[Raw records]
┏━━
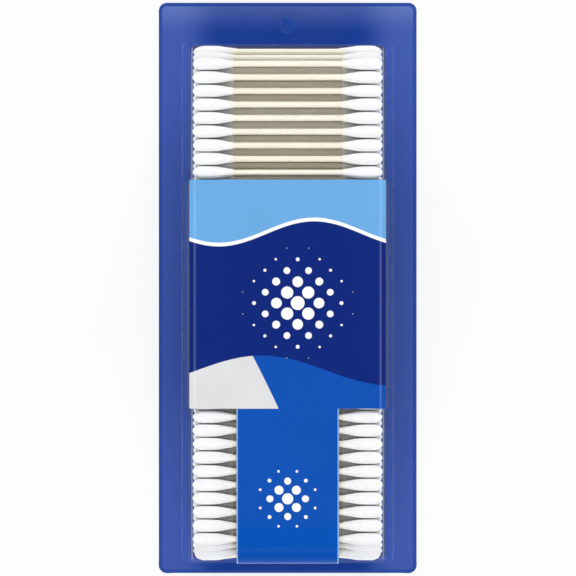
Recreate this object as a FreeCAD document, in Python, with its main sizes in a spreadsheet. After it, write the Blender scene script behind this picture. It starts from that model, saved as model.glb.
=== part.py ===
import FreeCAD, Part
import math
import os

from FreeCAD import Placement, Rotation, Vector

# A card-backed clear blister full of cotton swabs, lying on its back as it comes to rest.
# X runs across the pack, along the swabs. Y runs up the pack and Z out of its front.
# The origin is on the surface below the middle of the flange. All sizes are millimetres.

# Each driving dimension: its name, its value and what it measures.
DIMENSIONS = (
    ("flange_length", 239.0, "flange, top edge to bottom edge"),
    ("side_margin", 10.35, "flange beside the foot of the box, to its folded edge"),
    ("flange_corner", 3.4, "corner radius of the flange"),
    ("film", 0.4, "thickness of the clear blister"),
    ("side_lip", 6.5, "folded lip behind each long edge, over its fold"),
    ("bottom_lip", 4.2, "folded lip behind the bottom edge, over its fold"),
    ("lip_setback", 5.0, "how far each lip stops short of the corners"),
    ("card_thickness", 0.5, "printed backing card"),
    ("card_gap", 0.15, "running gap above and below the card"),
    ("card_side_gap", 0.1, "running gap between the card's edge and each fold"),
    ("card_top_inset", 0.5, "card's top edge inside the flange's"),
    ("card_corner", 2.6, "corner radius of the card"),
    ("tip_gap", 0.7, "play between the swabs' tips and the side walls, at the face"),
    ("top_margin", 16.8, "flange above the foot of the box"),
    ("bottom_margin", 4.9, "flange below the foot of the box"),
    ("side_draft", 4.5, "how far each side wall leans in over the rise"),
    ("top_draft", 5.4, "how far the top wall leans in over the rise"),
    ("bottom_draft", 4.8, "how far the bottom wall leans in over the rise"),
    ("end_round", 9.0, "front edge radius along the top and bottom walls"),
    ("wall_round", 3.0, "radius up the box's corners and along its front side edges"),
    ("button_width", 6.7, "round button in the top margin"),
    ("button_height", 0.5, "how far the button stands out"),
    ("button_drop", 9.6, "button's middle below the top edge"),
    ("bead_length", 9.2, "short bead above the button"),
    ("bead_radius", 0.3, "section radius of the bead"),
    ("bead_drop", 4.4, "bead below the top edge"),
    ("swab_length", 76.2, "swab, tip to tip"),
    ("stick_width", 2.45, "paper stick across its corners"),
    ("bud_length", 16.2, "cotton bud, tip to neck"),
    ("bud_width", 4.9, "bud along Y, where it is full"),
    ("bud_height", 4.4, "bud along Z, pressed by the layers"),
    ("nose_length", 1.8, "rounded nose of the bud"),
    ("belly_length", 9.0, "tip to the end of the bud's full part"),
    ("neck_wrap", 0.15, "cotton round the stick at the neck"),
    ("stick_inset", 2.2, "tip of the bud to the stick's end inside it"),
    ("swab_pitch", 5.427, "swab to swab in a layer"),
    ("layer_pitch", 3.8, "layer to layer"),
    ("layers", 13, "number of layers"),
    ("first_swab", 29.9, "top edge of the flange to the first swab of the front layer"),
    ("swab_gap", 0.3, "play between the swabs and what holds them"),
    ("label_thickness", 0.15, "label film"),
    ("glue_line", 0.05, "glue between label and blister"),
    ("label_drop", 76.3, "top edge of the flange to the label's top edge"),
    ("label_length", 91.3, "label's wrap, along Y"),
    ("tongue_width", 40.8, "tongue of the label"),
    ("tongue_hem", 15.0, "tongue's reach down the bottom wall, from the front"),
    ("flap_gap", 1.0, "side flaps of the label end above the flange"),
)

NEAR = 1e-6  # lengths that differ by less are the same
KEY_DIGITS = 5  # decimals to which corners that neighbours share are matched
STICK_SIDES, BUD_SIDES = 6, 8

doc = FreeCAD.newDocument("swab_pack")
sheet = doc.addObject("Spreadsheet::Sheet", "dims")
for row, (alias, number, meaning) in enumerate(DIMENSIONS, start=1):
    sheet.set(f"A{row}", meaning)
    sheet.set(f"B{row}", str(number))
    sheet.setAlias(f"B{row}", alias)
doc.recompute()


def value(expression):
    """What an expression comes to, in millimetres."""
    result = sheet.evalExpression(expression)
    return float(getattr(result, "Value", result))


# Levels above the surface, and edges that several pieces share, as expressions of the dimensions.
STACK = "(2 * dims.film + 2 * dims.card_gap + dims.card_thickness)"
CARD_BOTTOM = "(dims.film + dims.card_gap)"
CARD_TOP = "(dims.film + dims.card_gap + dims.card_thickness)"
PLATE_BOTTOM = f"({STACK} - dims.film)"
LAST_LAYER = f"({CARD_TOP} + dims.swab_gap + dims.bud_height / 2)"
FRONT_LAYER = f"({LAST_LAYER} + (dims.layers - 1) * dims.layer_pitch)"
FACE = f"({FRONT_LAYER} + dims.bud_height / 2 + dims.swab_gap + dims.film)"
RISE = f"({FACE} - {STACK})"
TOP_EDGE = "(dims.flange_length / 2)"
FOOT_HALF = "(dims.swab_length / 2 + dims.tip_gap + dims.film + dims.side_draft)"
SIDE_EDGE = f"({FOOT_HALF} + dims.side_margin)"
FOLD_X = f"({SIDE_EDGE} - {STACK} / 2)"
FOLD_Y = f"(dims.flange_length / 2 - {STACK} / 2)"


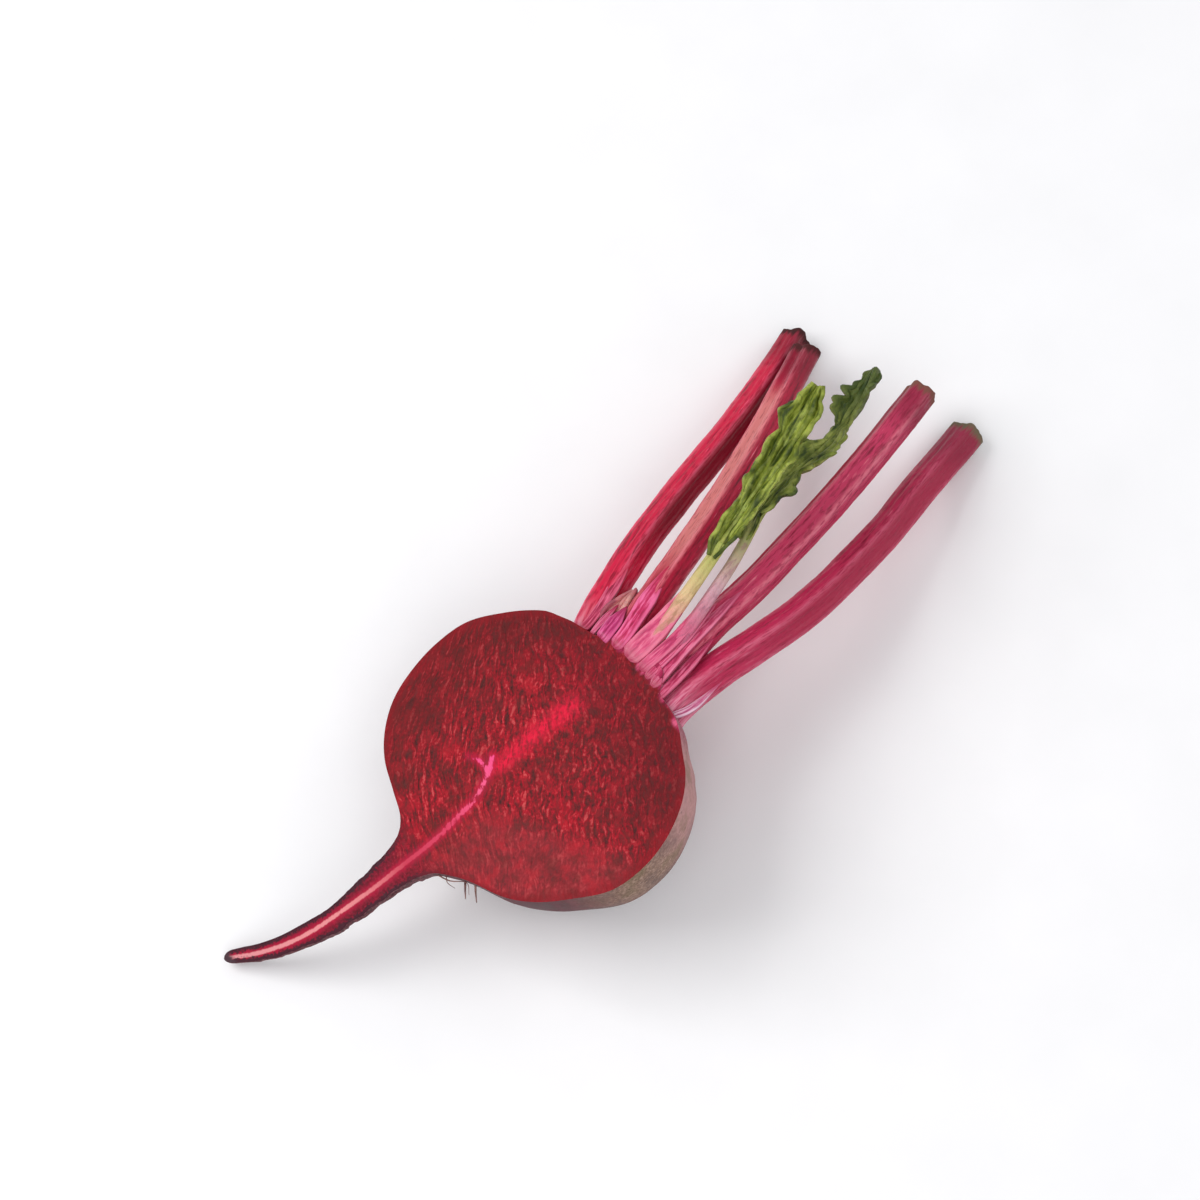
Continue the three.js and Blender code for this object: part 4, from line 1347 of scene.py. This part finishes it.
┗━━
● **DESCRIPTION OF THE TASK**: Write out exactly, please, the lines beginning at the start of the material and ending with the line that holds "# The origin", both included.

● **THE COMPLETED TASK**:
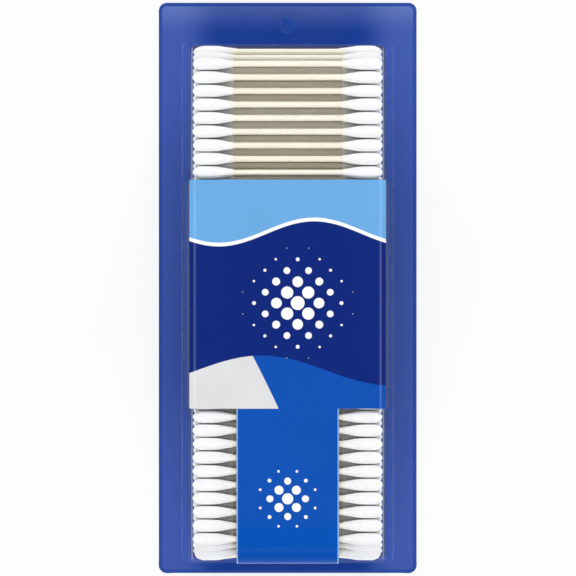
Recreate this object as a FreeCAD document, in Python, with its main sizes in a spreadsheet. After it, write the Blender scene script behind this picture. It starts from that model, saved as model.glb.
=== part.py ===
import FreeCAD, Part
import math
import os

from FreeCAD import Placement, Rotation, Vector

# A card-backed clear blister full of cotton swabs, lying on its back as it comes to rest.
# X runs across the pack, along the swabs. Y runs up the pack and Z out of its front.
# The origin is on the surface below the middle of the flange. All sizes are millimetres.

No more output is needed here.